Hayat, yeni başlangıçlarla, yeni hayallerle, yeni ümitlerle yaşanılır bir yer olurmuş. Öyle diyorlar. Yeniden başlamak lazımmış hayata. Arada sırada değil ama her gün, her gün doğumunda. Her seferinde. Yataktan her kalktığımızda. Hayat, aslında düşman değil, en yakın dostmuş, biz anlayamamışız.
Hayat, her insanın gidişinde aslında bize bir şeyler anlatmak istiyormuş. Hayat, aslında bizim elimizden tutmak istiyormuş, bize çivili yalanları tutturmak değilde. Peki, neden fark edememişiz Hayata karşı olan ön yargılarımızdan mı yoksa kendi yediğimiz haltları bile hayata yıkmaya çalışmaktan mı?
Hayat aslında çok güzelmiş. Kuşlar falan.
Hayat aslında hayattan çok daha öte bir yermiş. Hayat aslında bu değilmiş de bize demosu denk gelmiş. Biz hayatı çok yanlış tanımış, yanlış anlamışız. Neden kısmına tekrar girmek istemiyorum ama durup bir kere olsun kendine sorar mısın, sence neden?

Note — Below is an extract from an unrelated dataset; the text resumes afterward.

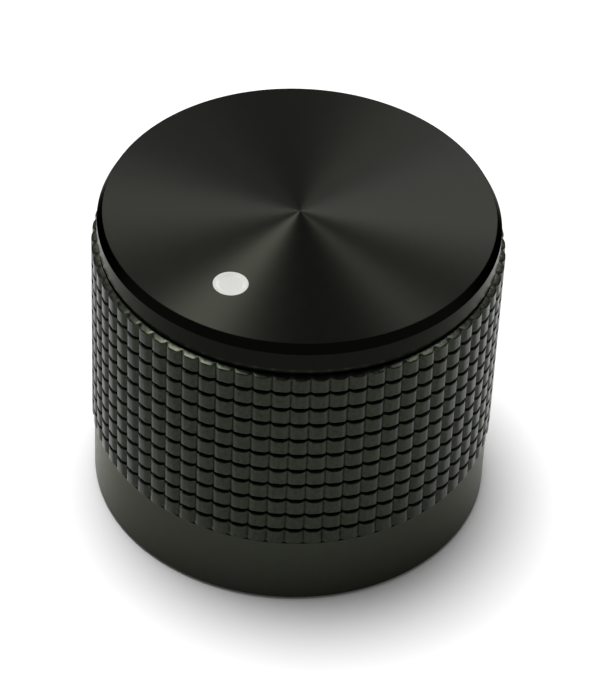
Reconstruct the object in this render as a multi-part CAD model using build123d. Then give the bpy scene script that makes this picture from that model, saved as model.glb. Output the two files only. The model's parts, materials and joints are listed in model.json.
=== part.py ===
from build123d import *
from math import cos, radians, sin, tan
import os

# A knurled control knob for a round shaft, turned from one bar of aluminium.
# Lengths are in millimetres and angles in degrees. The shaft's axis is Z, and
# the origin lies on it at the bottom rim. The white dot faces -Y and the set
# screw faces +Y.

# Outside of the body
grip_diameter = 19.05
knurl_rise = 0.255
skirt_diameter = 18.8
skirt_height = 3.7
neck_height = 0.3
neck_depth = 0.12
ring_height = 0.92
edge_height = 0.45
edge_width = 0.24
rim_break = 0.15

# Knurl: rows of teeth between turned grooves, parted by shallow upright flutes
row_count = 11
row_pitch = 0.944
groove_depth = 0.3
groove_angle = 40
flute_count = 68
flute_angle = 120
flute_floor = 0.12

# Shaft bore and the recess that clears the nut on the panel
shaft_diameter = 6.35
shaft_clearance = 0.025
mouth_chamfer = 0.4
drill_point_angle = 118
face_wall = 1.13
recess_diameter = 14.0
recess_depth = 2.4

# Set screw, in a threaded hole that opens into the bore
screw_diameter = 3.5
screw_length = 4.75
screw_end_chamfer = 0.3
screw_above_recess = 2.7
thread_clearance = 0.05
tip_gap = 0.15
key_size = 1.59
key_depth = 1.9
cup_diameter = 1.8
cup_angle = 118

# White dot: enamel in a shallow pocket, with a slightly hollow top
dot_diameter = 1.6
dot_inset = 3.03
pocket_depth = 0.3
enamel_hollow = 0.05

# Radii and heights that follow from the sizes above
grip_radius = grip_diameter / 2
plain_radius = grip_radius - knurl_rise
face_radius = plain_radius - edge_width
skirt_radius = skirt_diameter / 2
neck_radius = plain_radius - neck_depth
groove_radius = grip_radius - groove_depth
groove_reach = groove_depth * tan(radians(groove_angle / 2))
flute_floor_radius = plain_radius + flute_floor
knurl_bottom = skirt_height
knurl_top = knurl_bottom + row_count * row_pitch
ring_bottom = knurl_top + neck_height
ring_top = ring_bottom + ring_height
overall_height = ring_top + edge_height
bore_radius = shaft_diameter / 2 + shaft_clearance
recess_radius = recess_diameter / 2
drill_point_height = bore_radius / tan(radians(drill_point_angle / 2))
bore_end = overall_height - face_wall - drill_point_height
screw_radius = screw_diameter / 2
screw_height = recess_depth + screw_above_recess
screw_tip = bore_radius + tip_gap
dot_radius = dot_diameter / 2
dot_distance = face_radius - dot_inset


def flat_corners(flat_radius, height):
    """Corners of a polygon with one flat for each tooth, at flat_radius from the axis."""
    half_turn = radians(180 / flute_count)
    corner_radius = flat_radius / cos(half_turn)
    angles = [half_turn * (2 * tooth + 1) - radians(90) for tooth in range(flute_count)]
    return [Vector(corner_radius * cos(angle), corner_radius * sin(angle), height) for angle in angles]


def row_blank():
    """One row before fluting: a many-sided drum whose ends slope in to the groove floors."""
    rings = [
        flat_corners(groove_radius, 0),
        flat_corners(grip_radius, groove_reach),
        flat_corners(grip_radius, row_pitch - groove_reach),
        flat_corners(groove_radius, row_pitch),
    ]
    faces = [Face(Wire.make_polygon(rings[0])), Face(Wire.make_polygon(rings[-1]))]
    for lower, upper in zip(rings, rings[1:]):
        for tooth in range(flute_count):
            corners = [lower[tooth - 1], lower[tooth], upper[tooth], upper[tooth - 1]]
            faces.append(Face(Wire.make_polygon(corners)))
    return Solid(Shell(faces))


def fluted_outline():
    """Plan of the knurl: a V flute at each corner, so that each flat is left as a tooth's land."""
    mouth_radius = grip_radius + knurl_rise
    half_mouth = (mouth_radius - flute_floor_radius) * tan(radians(flute_angle / 2))
    flute = make_face(Polyline([
        (flute_floor_radius, 0),
        (mouth_radius, -half_mouth),
        (mouth_radius, half_mouth),
    ], close=True))
    step = 360 / flute_count
    flutes = [Rot(0, 0, step * (tooth + 0.5) - 90) * flute for tooth in range(flute_count)]
    plan = make_face(Polyline(flat_corners(grip_radius, 0), close=True))
    return plan - flutes


def knurled_band():
    """Rows of teeth, stacked so that the groove floors of two rows meet."""
    row = row_blank() & extrude(fluted_outline(), row_pitch)
    rows = [Pos(0, 0, knurl_bottom + row_pitch * level) * row for level in range(row_count)]
    return rows[0].fuse(*rows[1:])


def turned(points):
    """A solid of revolution about the shaft's axis from a half section in radius and height."""
    return revolve(Plane.XZ * make_face(Polyline(points, close=True)), Axis.Z)


def skirt():
    """The plain foot of the knob."""
    return turned([
        (0, 0),
        (skirt_radius - rim_break, 0),
        (skirt_radius, rim_break),
        (skirt_radius, knurl_bottom),
        (0, knurl_bottom),
    ])


def crown():
    """The neck over the knurl, the plain ring, the bevel and the flat face."""
    return turned([
        (0, knurl_top),
        (neck_radius, knurl_top),
        (neck_radius, ring_bottom),
        (plain_radius, ring_bottom),
        (plain_radius, ring_top),
        (face_radius, overall_height),
        (0, overall_height),
    ])


def hollow():
    """Recess, shaft bore and drill point, as the space that they take up."""
    return turned([
        (0, 0),
        (recess_radius + rim_break, 0),
        (recess_radius, rim_break),
        (recess_radius, recess_depth),
        (bore_radius + mouth_chamfer, recess_depth),
        (bore_radius, recess_depth + mouth_chamfer),
        (bore_radius, bore_end),
        (0, bore_end + drill_point_height),
    ])


def screw_hole():
    """The hole for the set screw, from inside the bore out through the wall."""
    radius = screw_radius + thread_clearance
    return along_screw(extrude(Circle(radius), grip_radius + knurl_rise))


def along_screw(shape):
    """Turns a shape that stands on the origin, so that it points out along the screw."""
    return Pos(0, 0, screw_height) * Rot(-90, 0, 0) * shape


def dot_pocket():
    """The flat-bottomed pocket under the enamel."""
    floor = overall_height - pocket_depth
    return Pos(0, -dot_distance, floor) * extrude(Circle(dot_radius), pocket_depth + enamel_hollow)


def knob_body():
    """The turned, knurled and drilled body, all one piece of metal."""
    body = knurled_band() + skirt() + crown()
    return body - hollow() - screw_hole() - dot_pocket()


def indicator_dot():
    """Enamel that fills its pocket, with a top hollowed by its surface tension."""
    side = pocket_depth
    middle = pocket_depth - enamel_hollow
    hollow = ThreePointArc((dot_radius, side), (0, middle), (-dot_radius, side))
    section = make_face([
        Line((0, 0), (dot_radius, 0)),
        Line((dot_radius, 0), (dot_radius, side)),
        hollow.trim(0, 0.5),
        Line((0, middle), (0, 0)),
    ])
    enamel = revolve(Plane.XZ * section, Axis.Z)
    return Pos(0, -dot_distance, overall_height - pocket_depth) * enamel


def set_screw():
    """A cup-point screw with a hexagon socket, its tip just clear of the shaft bore."""
    cup_radius = cup_diameter / 2
    cup_depth = cup_radius / tan(radians(cup_angle / 2))
    tip_length = screw_radius - cup_radius
    blank = turned([
        (0, cup_depth),
        (cup_radius, 0),
        (screw_radius, tip_length),
        (screw_radius, screw_length - screw_end_chamfer),
        (screw_radius - screw_end_chamfer, screw_length),
        (0, screw_length),
    ])
    corner_radius = key_size / 2 / cos(radians(30))
    socket = Pos(0, 0, screw_length - key_depth) * extrude(RegularPolygon(corner_radius, 6), key_depth)
    drilled_height = key_size / 2 / tan(radians(drill_point_angle / 2))
    drilled_end = Pos(0, 0, screw_length - key_depth - drilled_height / 2) * Rot(180, 0, 0) * Cone(
        key_size / 2, 0, drilled_height)
    return along_screw(Pos(0, 0, screw_tip) * (blank - socket - drilled_end))


def main():
    os.makedirs("parts", exist_ok=True)
    export_step(knob_body(), "parts/knob_body.step")
    export_step(indicator_dot(), "parts/indicator_dot.step")
    export_step(set_screw(), "parts/set_screw.step")


main()
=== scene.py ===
# %% [markdown]
# # A black anodised control knob
# The knob is turned from aluminium bar: a spun face, a bevel, a plain ring over a narrow neck,
# a cross-cut knurl and a plain skirt. A white enamel dot marks the face, and a set screw in the
# back holds the shaft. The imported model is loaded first, as the frame that every piece fits.

# %% Load the fixed frame
import json
import math

import bmesh
import bpy
from mathutils import Matrix, Vector

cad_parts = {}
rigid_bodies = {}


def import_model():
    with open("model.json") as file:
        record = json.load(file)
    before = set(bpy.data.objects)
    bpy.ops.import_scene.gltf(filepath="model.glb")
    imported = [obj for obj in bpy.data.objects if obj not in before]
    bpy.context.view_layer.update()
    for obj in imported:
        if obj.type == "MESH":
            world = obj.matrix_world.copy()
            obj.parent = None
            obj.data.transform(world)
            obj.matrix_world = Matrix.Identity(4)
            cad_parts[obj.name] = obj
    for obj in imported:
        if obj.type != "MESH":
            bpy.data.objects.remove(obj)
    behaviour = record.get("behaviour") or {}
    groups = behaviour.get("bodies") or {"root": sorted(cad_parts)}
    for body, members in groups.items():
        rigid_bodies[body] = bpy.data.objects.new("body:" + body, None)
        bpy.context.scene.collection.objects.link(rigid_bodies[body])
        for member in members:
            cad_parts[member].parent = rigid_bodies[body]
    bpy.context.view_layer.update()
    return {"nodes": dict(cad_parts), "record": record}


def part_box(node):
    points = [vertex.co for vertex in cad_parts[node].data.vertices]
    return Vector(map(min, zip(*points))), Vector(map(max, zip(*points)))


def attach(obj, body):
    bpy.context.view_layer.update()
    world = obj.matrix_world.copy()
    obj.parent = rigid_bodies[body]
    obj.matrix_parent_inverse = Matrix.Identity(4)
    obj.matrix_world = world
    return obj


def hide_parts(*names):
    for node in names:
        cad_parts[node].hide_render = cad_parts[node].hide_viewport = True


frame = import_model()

mm = 0.001
scene = bpy.context.scene
print("CAD nodes:", sorted(frame["nodes"]))

# %% [markdown]
# ## Sizes
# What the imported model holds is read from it, so that the two can't drift apart: the boxes of
# the three nodes give the knob's height, the dot's place and the screw's two ends, and the
# record gives the bore. The other sizes are those that the part was turned to.

# %% Sizes that several pieces share
body_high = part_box("knob_body")[1]
dot_low, dot_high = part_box("indicator_dot")
screw_low, screw_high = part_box("set_screw")
mounts = {mount["name"]: mount for mount in frame["record"]["mounts"]}
bore_radius = mounts["shaft_bore"]["dims"]["r_mm"] * mm

knurl_rise = 0.255 * mm
skirt_radius = 9.4 * mm
bevel_height = 0.45 * mm
bevel_width = 0.24 * mm
ring_height = 0.92 * mm
neck_height = 0.3 * mm
neck_depth = 0.12 * mm
row_height = 0.944 * mm
row_count = 11
flute_count = 68

grip_radius = body_high.x
plain_radius = grip_radius - knurl_rise
face_radius = plain_radius - bevel_width
neck_radius = plain_radius - neck_depth
face_height = body_high.z
ring_top = face_height - bevel_height
ring_bottom = ring_top - ring_height
knurl_top = ring_bottom - neck_height
knurl_bottom = knurl_top - row_count * row_height
print("knob", round(2 * grip_radius / mm, 2), "by", round(face_height / mm, 2), "mm, skirt",
      round(knurl_bottom / mm, 2), "mm high, bore", round(2 * bore_radius / mm, 2), "mm across")

# %% [markdown]
# ## The camera
# The picture was taken from above the front with a long lens. A camera looks along its own -Z
# axis, so its turn is built from three directions: right, up and back. Three small turns follow:
# a roll, because the picture leans a little, then a yaw and a pitch that bring the knob's axis
# to its own pixel. A real turn is used for that and no lens shift, so other views stay centred.

# %% Aim the camera
picture_width = 600
picture_height = 692
focal_length = 3490
axis_pixel = (294.0, 342.85)
view_azimuth = math.radians(29.3)
view_elevation = math.radians(42.18)
view_roll = math.radians(2.63)
view_distance = 164.6 * mm
aim_height = 7.62 * mm

back = Vector((
    math.sin(view_azimuth) * math.cos(view_elevation),
    -math.cos(view_azimuth) * math.cos(view_elevation),
    math.sin(view_elevation),
))
right = Vector((math.cos(view_azimuth), math.sin(view_azimuth), 0))
yaw = math.atan((axis_pixel[0] - picture_width / 2) / focal_length)
pitch = math.atan((axis_pixel[1] - picture_height / 2) / focal_length)
turn = Matrix((right, back.cross(right), back)).transposed()
turn = turn @ Matrix.Rotation(view_roll, 3, "Z")
turn = turn @ Matrix.Rotation(yaw, 3, "Y") @ Matrix.Rotation(pitch, 3, "X")

camera = bpy.data.objects.new("camera", bpy.data.cameras.new("camera"))
scene.collection.objects.link(camera)
stand = Matrix.Translation(Vector((0, 0, aim_height)) + back * view_distance)
camera.matrix_world = stand @ turn.to_4x4()
camera.data.sensor_width = 36
camera.data.lens = focal_length * camera.data.sensor_width / picture_height
camera.data.clip_start = 1 * mm
camera.data.clip_end = 10
scene.camera = camera
print("lens", round(camera.data.lens, 1), "mm")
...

"Benim hayallerim vardı ve hayat onları benden aldı," Ne kadar da acınası. Bir kere olsun bahanelere sığınmadan, bir kere olsun hayatı suçlamadan, başara bilir miyiz, yaşamayı? Yalandan değil ama gerçekten, isteyerek, sıkı sıkıya sarılarak. Her sabah kalkıpta şöyle yataktan, gökyüzüne bakıp diyemez miyiz;" hayat, bu kez seni anlıyorum" diye.
Ne kadar yıkıldığını, ne kadar acı çektiğini, ne olduğunu, ne bittiğini hepsini unut! Bir kere olsun anı yaşamaya çalış. Bir kere olsun hayatı, gerçekten hayat olduğu olduğu için yaşa! Sorun değil, kanatlarının kırılması, bedeninde yara bere oluşması, doktorun çıkıp dört beş ay ömrün kaldı cümleleri. Hiçbiri sorun değil. Tek sorun sensin, benim, biziz. Hayatın yaptığı tek şey bize ayna tutmak.
Hayatımı hep bahanelere sığdırdım. Sırf kaçmak için yaşamdan. Şimdi anlıyorum ki; kaçmak değil asıl olan, başa çıkmak! Kalk! Hazırlan! Ve hayat turuna çık daha fazla geç olmadan.